Koma.id- Gelombang protes menentang RUU Penyiaran terus berlanjut, dengan jurnalis dari berbagai daerah ikut serta dalam aksi penolakan. Kali ini, jurnalis dari Bogor menggelar aksi teatrikal yang bertujuan untuk menyampaikan pesan penolakan terhadap RUU Penyiaran terbaru. Aksi ini mencerminkan kekhawatiran mereka terhadap bahanga dari RUU tersebut pada kebebasan pers dan independensi media.
Aksi teatrikal ini tidak hanya sebagai simbol protes, tetapi juga sebagai upaya untuk menarik perhatian publik dan pemerintah terhadap isu-isu yang diabaikan dalam proses penyusunan RUU tersebut.
Para jurnalis menganggap RUU Penyiaran ini berpotensi membatasi ruang gerak media dan mengancam kebebasan berekspresi. Mereka menuntut agar suara mereka didengar dalam penyusunan undang-undang yang akan berdampak langsung pada profesi jurnalis dan hak publik untuk mendapatkan informasi yang akurat dan tidak bias.
Sementara itu, Anggota Komisi I DPR RI, Muhammad Farhan, menyatakan bahwa keterlibatan publik dalam proses legislasi ini sangat penting. Menurutnya, masukan dari berbagai pemangku kepentingan, termasuk jurnalis, akan membuat RUU Penyiaran lebih komprehensif dan dapat diterima oleh semua pihak. Jadi kembali ia tegaskan bahwa keterlibatan publik akan menghasilkan undang-undang yang lebih baik dan adil.

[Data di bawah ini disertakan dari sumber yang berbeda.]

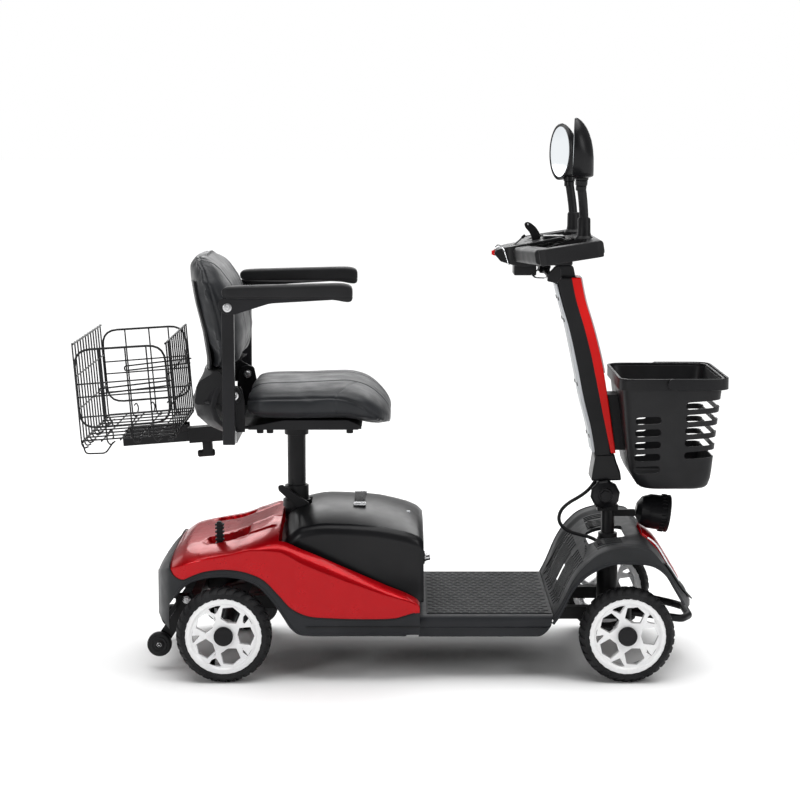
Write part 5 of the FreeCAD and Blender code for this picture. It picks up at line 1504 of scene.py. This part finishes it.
world = bpy.data.worlds.new("studio")
scene.world = world
world.use_nodes = True
tree = world.node_tree
surround = tree.nodes["Background"]
surround.inputs["Color"].default_value = (1, 1, 1, 1)
surround.inputs["Strength"].default_value = 0.16
backdrop = tree.nodes.new("ShaderNodeBackground")
backdrop.inputs["Color"].default_value = (1, 1, 1, 1)
backdrop.inputs["Strength"].default_value = 1.0
chooser = tree.nodes.new("ShaderNodeMixShader")
ray = tree.nodes.new("ShaderNodeLightPath")
tree.links.new(ray.outputs["Is Camera Ray"], chooser.inputs[0])
tree.links.new(surround.outputs[0], chooser.inputs[1])
tree.links.new(backdrop.outputs[0], chooser.inputs[2])
tree.links.new(chooser.outputs[0], tree.nodes["World Output"].inputs["Surface"])


def soft_box(name, place, aim, size, watts):
    light = bpy.data.lights.new(name, "AREA")
    light.shape = "RECTANGLE"
    light.size, light.size_y = size
    light.energy = watts
    made = added(name, light)
    made.location = place
    made.rotation_euler = (Vector(aim) - Vector(place)).to_track_quat("-Z", "Y").to_euler()


sky = bpy.data.lights.new("overhead", "SUN")
sky.energy = 3.5
sky.angle = math.radians(70)
added("overhead", sky).rotation_euler = (math.radians(-6), math.radians(4), 0)
soft_box("camera_left", (-2.4, -2.8, 1.5), (-0.2, 0, 0.3), (0.9, 0.9), 26)
soft_box("front", (2.6, -1.8, 1.9), (0.3, 0, 0.5), (1.0, 1.4), 22)
soft_box("behind", (0, 2.6, 1.6), (0, 0, 0.5), (2.6, 1.0), 24)
soft_box("card", (-4.6, 3.9, 1.6), (0.3, 0.15, 1.05), (4.5, 3.0), 42)

floor = add_mesh("studio_floor", [(-60000, -60000, 0), (60000, -60000, 0), (60000, 60000, 0),
                                  (-60000, 60000, 0)],
                 [(0, 1, 2, 3)], 180)
paper = Shader("studio_paper", 0.9, specular=0.1)
paper.colour((0.90, 0.90, 0.90), (0.92, 0.92, 0.92), paper.noise(2))
floor.data.materials.append(paper.material)

for name, node in frame["nodes"].items():
    if not node.hide_render:
        raise SystemExit(f"CAD node {name} still shows with its plain material")
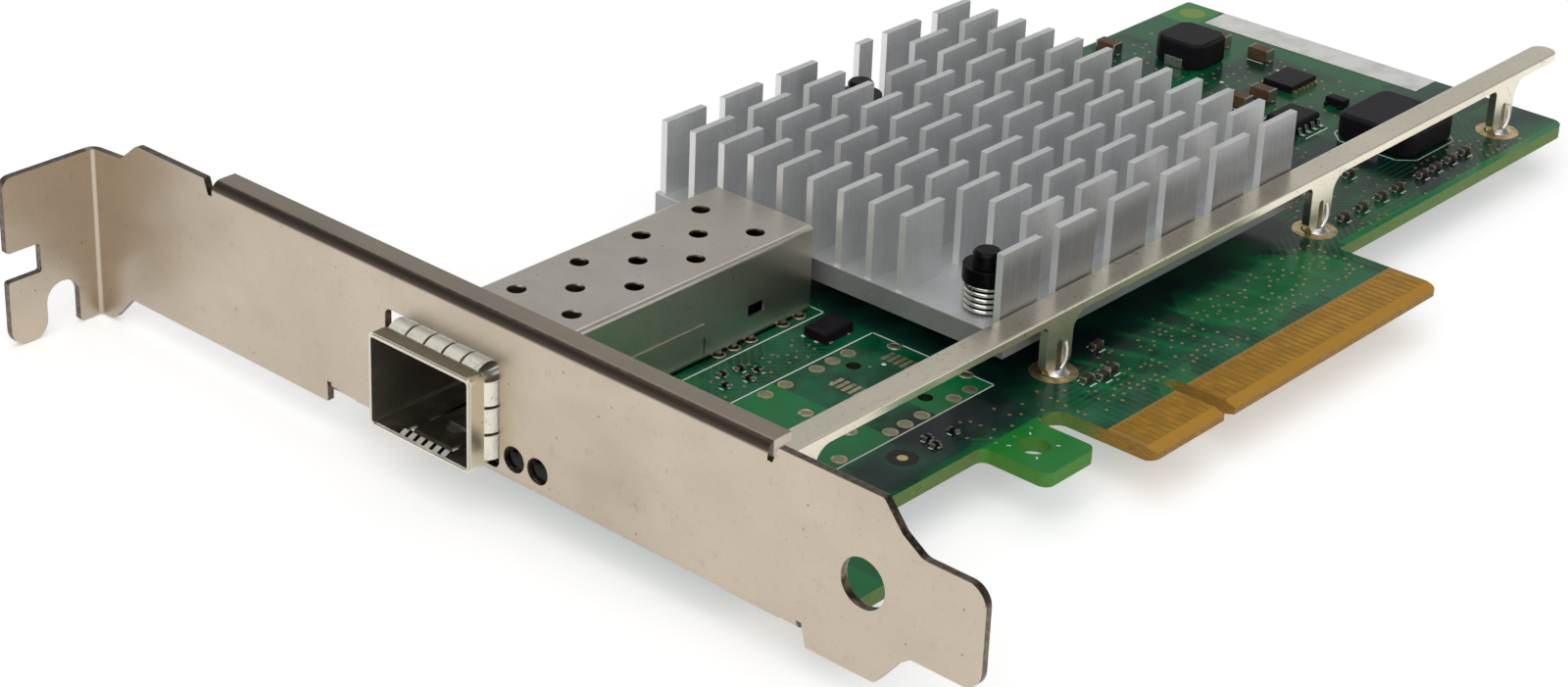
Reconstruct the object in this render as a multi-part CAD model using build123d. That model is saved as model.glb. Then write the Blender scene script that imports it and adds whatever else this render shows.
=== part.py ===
from build123d import *
import math
import os

# Network interface card for an eight-lane expansion slot, in millimetres.
# Origin: centre of the key notch, bottom edge of the gold fingers, component side of the board.
# +X runs along the card away from the bracket, +Y towards the bracket's screw tab, +Z off the components.

os.makedirs("parts", exist_ok=True)

# Circuit board
board_thickness = 1.57
board_near_x = -57.1
board_far_x = 90.15
board_low_y = 12.5
board_high_y = 67.9
board_far_corner_r = 1.75
board_corner_r = 0.5

# Foot of the board beside the bracket
foot_length = 11.0
foot_drop = 9.5
foot_corner_r = 1.2

# Retention hook beside the gold fingers
hook_near_x = -24.05
hook_length = 7.9
hook_low_y = 4.55
hook_corner_r = 1.1
tooling_hole_d = 3.3
tooling_hole_rise = 4.55
slot_corner_r = 1.7

# Edge connector
edge_near_x = -12.6
edge_far_x = 39.6
edge_corner_r = 0.8
bevel_length = 1.25
bevel_depth = 0.42
key_width = 1.9
key_height = 8.0
finger_pitch = 1.0
finger_width = 0.7
finger_top_y = 5.64
finger_thickness = 0.04
fingers_before_key = 11
fingers_after_key = 38
finger_near_inset = 1.1
finger_key_inset = 0.55

# Bracket sheet
sheet = 0.86
bracket_x = -60.3
bracket_top_z = 16.02
bracket_width = 18.42
seat_y = 103.9
tongue_end_y = -15.6
tongue_width = 10.19
tongue_offset = 4.11
tongue_corner_r = 2.0
tongue_shoulder_y = -4.3
neck_run = 2.15
neck_step = 0.9
bend_r = 1.2
bend_inner_r = 0.34
bend_relief_width = 0.6
bend_relief_depth = 0.45
flange_depth = 3.1
flange_low_y = 8.85
flange_high_y = 84.3
fold_rise = 1.1
fold_depth = 2.0
fold_low_y = 4.8
fold_high_y = 66.5

# Screw tab at the top of the bracket
tab_depth = 11.6
tab_top_z = 13.4
tab_low_z = -6.1
tab_corner_r = 1.2
tab_bend_inner_r = 0.5
tab_edge_step = 0.15
shoulder_step = 0.3
shoulder_high_near = 4.6
shoulder_high_far = 7.35
shoulder_low_near = 2.1
shoulder_low_far = 5.4
tab_notch_depth = 4.2
tab_notch_top_z = 4.88
tab_notch_height = 3.33
slot_near = 2.78
slot_width = 4.2
slot_top_z = -0.4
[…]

Di sisi lain, Menteri Komunikasi dan Informatika, Budi Arie Setiadi, mengungkapkan bahwa hingga saat ini, Presiden Joko Widodo belum menerima draf revisi Undang-Undang Penyiaran secara resmi.
Hal ini menimbulkan pertanyaan tentang transparansi dan tahapan yang telah dilalui dalam proses revisi ini. Publik dan para jurnalis berharap bahwa pemerintah akan lebih terbuka dan melibatkan lebih banyak pihak dalam penyusunan kebijakan yang krusial ini.